**Work to complete:**
Start at the line containing "glass_envelope();", stop at the line containing "obj.parent = empty", and set down every line in that stretch exactly as written, and nothing else.

START Recorded data

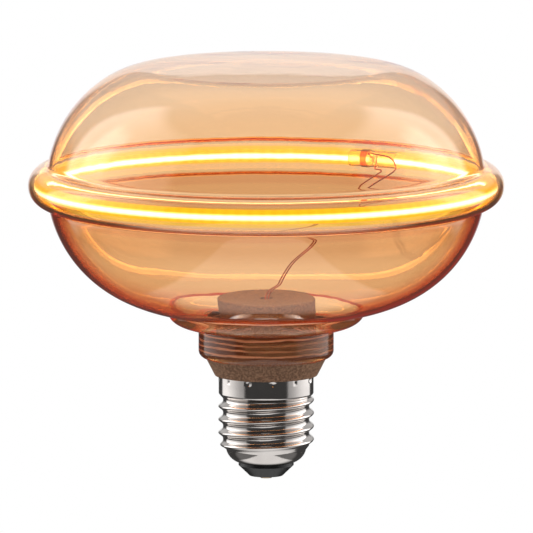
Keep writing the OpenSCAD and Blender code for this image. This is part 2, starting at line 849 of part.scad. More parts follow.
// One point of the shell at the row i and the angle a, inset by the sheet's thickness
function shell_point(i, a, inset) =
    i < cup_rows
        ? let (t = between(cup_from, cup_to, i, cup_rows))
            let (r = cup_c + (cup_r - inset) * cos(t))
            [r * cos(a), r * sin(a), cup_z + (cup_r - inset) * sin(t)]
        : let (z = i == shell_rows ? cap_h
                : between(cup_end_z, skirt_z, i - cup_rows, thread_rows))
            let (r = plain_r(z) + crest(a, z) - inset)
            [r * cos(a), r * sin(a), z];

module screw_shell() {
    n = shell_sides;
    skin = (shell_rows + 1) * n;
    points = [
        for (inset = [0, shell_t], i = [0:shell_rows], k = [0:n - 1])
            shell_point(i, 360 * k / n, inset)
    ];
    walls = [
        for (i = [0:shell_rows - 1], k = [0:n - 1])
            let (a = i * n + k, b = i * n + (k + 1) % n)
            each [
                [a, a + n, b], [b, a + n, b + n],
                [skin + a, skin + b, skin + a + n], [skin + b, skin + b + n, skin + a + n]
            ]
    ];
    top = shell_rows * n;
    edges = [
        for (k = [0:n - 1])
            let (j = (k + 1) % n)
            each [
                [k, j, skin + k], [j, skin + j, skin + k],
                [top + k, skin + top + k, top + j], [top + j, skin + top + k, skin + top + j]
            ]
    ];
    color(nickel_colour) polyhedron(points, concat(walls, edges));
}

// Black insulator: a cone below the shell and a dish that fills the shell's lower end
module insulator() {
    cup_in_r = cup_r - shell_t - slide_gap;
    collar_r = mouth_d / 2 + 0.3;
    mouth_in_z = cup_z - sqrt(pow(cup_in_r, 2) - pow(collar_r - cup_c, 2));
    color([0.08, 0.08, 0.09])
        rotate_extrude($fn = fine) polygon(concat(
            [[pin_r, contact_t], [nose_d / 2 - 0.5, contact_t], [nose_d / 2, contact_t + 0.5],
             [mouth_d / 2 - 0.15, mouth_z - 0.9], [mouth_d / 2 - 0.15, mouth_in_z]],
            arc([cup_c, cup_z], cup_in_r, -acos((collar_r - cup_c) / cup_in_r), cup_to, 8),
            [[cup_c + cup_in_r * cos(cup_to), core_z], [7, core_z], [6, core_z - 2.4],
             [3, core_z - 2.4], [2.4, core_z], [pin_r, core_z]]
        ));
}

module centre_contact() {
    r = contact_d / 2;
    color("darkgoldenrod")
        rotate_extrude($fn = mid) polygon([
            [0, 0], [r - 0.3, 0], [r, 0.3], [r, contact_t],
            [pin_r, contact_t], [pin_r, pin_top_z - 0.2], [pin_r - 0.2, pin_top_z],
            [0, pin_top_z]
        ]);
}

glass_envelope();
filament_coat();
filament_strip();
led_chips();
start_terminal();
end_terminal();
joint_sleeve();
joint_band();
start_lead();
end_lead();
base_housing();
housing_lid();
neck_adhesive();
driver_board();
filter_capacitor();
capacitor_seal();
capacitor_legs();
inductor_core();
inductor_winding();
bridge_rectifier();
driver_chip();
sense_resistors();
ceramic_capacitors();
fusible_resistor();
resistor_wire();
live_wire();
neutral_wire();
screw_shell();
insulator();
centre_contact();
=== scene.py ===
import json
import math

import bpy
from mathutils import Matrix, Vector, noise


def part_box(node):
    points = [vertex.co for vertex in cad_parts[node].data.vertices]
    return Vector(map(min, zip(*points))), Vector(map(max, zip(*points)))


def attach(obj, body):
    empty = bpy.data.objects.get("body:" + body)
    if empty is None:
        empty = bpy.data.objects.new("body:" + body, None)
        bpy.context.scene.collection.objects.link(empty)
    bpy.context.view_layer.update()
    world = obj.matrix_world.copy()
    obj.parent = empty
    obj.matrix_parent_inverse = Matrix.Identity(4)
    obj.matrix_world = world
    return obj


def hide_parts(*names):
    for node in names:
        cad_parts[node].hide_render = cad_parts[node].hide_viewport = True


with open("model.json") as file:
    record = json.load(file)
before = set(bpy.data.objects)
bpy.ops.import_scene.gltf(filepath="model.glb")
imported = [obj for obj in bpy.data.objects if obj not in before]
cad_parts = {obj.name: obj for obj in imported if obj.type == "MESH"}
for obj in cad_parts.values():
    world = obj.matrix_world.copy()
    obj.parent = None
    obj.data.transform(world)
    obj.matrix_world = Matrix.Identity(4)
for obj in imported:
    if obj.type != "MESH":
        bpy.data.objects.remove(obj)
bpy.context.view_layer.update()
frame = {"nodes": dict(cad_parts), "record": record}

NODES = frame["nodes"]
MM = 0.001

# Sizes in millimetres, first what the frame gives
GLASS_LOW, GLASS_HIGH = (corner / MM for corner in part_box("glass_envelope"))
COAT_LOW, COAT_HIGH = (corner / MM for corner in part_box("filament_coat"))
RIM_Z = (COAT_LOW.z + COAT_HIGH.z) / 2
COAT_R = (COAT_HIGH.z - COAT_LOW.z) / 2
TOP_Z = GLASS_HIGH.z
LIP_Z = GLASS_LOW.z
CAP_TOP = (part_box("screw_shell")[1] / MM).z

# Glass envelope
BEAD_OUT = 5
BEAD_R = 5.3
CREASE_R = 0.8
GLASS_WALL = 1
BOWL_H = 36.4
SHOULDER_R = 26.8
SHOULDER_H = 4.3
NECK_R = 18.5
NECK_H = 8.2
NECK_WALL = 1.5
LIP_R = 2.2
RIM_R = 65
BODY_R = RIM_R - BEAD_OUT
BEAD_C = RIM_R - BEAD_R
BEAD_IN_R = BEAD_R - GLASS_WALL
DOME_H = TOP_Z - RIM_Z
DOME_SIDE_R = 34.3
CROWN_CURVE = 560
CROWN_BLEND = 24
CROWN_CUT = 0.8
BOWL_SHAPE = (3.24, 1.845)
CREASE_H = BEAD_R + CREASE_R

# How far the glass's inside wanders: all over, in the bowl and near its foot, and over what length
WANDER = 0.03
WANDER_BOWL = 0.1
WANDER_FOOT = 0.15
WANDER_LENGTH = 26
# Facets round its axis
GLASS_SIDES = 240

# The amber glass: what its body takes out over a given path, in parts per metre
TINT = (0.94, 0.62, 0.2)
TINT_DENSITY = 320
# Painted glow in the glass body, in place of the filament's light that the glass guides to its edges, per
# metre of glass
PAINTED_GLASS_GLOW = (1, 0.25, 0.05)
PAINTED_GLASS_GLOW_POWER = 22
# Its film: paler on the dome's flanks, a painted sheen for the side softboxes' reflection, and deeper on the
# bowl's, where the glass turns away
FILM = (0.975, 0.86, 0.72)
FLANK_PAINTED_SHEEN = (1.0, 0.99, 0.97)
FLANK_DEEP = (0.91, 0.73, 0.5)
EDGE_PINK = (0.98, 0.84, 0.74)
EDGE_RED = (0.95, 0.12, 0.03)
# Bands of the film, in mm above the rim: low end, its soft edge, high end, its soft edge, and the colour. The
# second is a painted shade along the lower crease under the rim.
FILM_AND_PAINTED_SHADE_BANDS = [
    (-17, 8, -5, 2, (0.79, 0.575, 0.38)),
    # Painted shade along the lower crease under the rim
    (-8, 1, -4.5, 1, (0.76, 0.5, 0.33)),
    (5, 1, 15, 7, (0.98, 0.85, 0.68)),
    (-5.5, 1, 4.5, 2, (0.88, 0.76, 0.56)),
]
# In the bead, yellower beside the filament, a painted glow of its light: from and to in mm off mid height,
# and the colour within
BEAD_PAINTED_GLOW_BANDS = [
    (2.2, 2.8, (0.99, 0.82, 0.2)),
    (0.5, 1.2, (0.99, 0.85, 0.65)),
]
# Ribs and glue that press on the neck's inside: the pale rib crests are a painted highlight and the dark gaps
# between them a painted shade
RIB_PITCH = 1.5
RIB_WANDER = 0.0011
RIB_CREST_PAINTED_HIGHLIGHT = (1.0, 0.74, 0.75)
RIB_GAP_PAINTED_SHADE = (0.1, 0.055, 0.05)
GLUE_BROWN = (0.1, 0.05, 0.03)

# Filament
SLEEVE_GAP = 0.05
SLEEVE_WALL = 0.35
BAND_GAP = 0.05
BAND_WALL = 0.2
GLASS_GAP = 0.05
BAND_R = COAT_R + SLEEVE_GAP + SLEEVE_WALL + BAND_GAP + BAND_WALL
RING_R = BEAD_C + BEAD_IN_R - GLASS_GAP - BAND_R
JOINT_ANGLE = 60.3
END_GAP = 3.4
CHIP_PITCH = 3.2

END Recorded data

**Answer for the task:**
glass_envelope();
filament_coat();
filament_strip();
led_chips();
start_terminal();
end_terminal();
joint_sleeve();
joint_band();
start_lead();
end_lead();
base_housing();
housing_lid();
neck_adhesive();
driver_board();
filter_capacitor();
capacitor_seal();
capacitor_legs();
inductor_core();
inductor_winding();
bridge_rectifier();
driver_chip();
sense_resistors();
ceramic_capacitors();
fusible_resistor();
resistor_wire();
live_wire();
neutral_wire();
screw_shell();
insulator();
centre_contact();
=== scene.py ===
import json
import math

import bpy
from mathutils import Matrix, Vector, noise


def part_box(node):
    points = [vertex.co for vertex in cad_parts[node].data.vertices]
    return Vector(map(min, zip(*points))), Vector(map(max, zip(*points)))


def attach(obj, body):
    empty = bpy.data.objects.get("body:" + body)
    if empty is None:
        empty = bpy.data.objects.new("body:" + body, None)
        bpy.context.scene.collection.objects.link(empty)
    bpy.context.view_layer.update()
    world = obj.matrix_world.copy()
    obj.parent = empty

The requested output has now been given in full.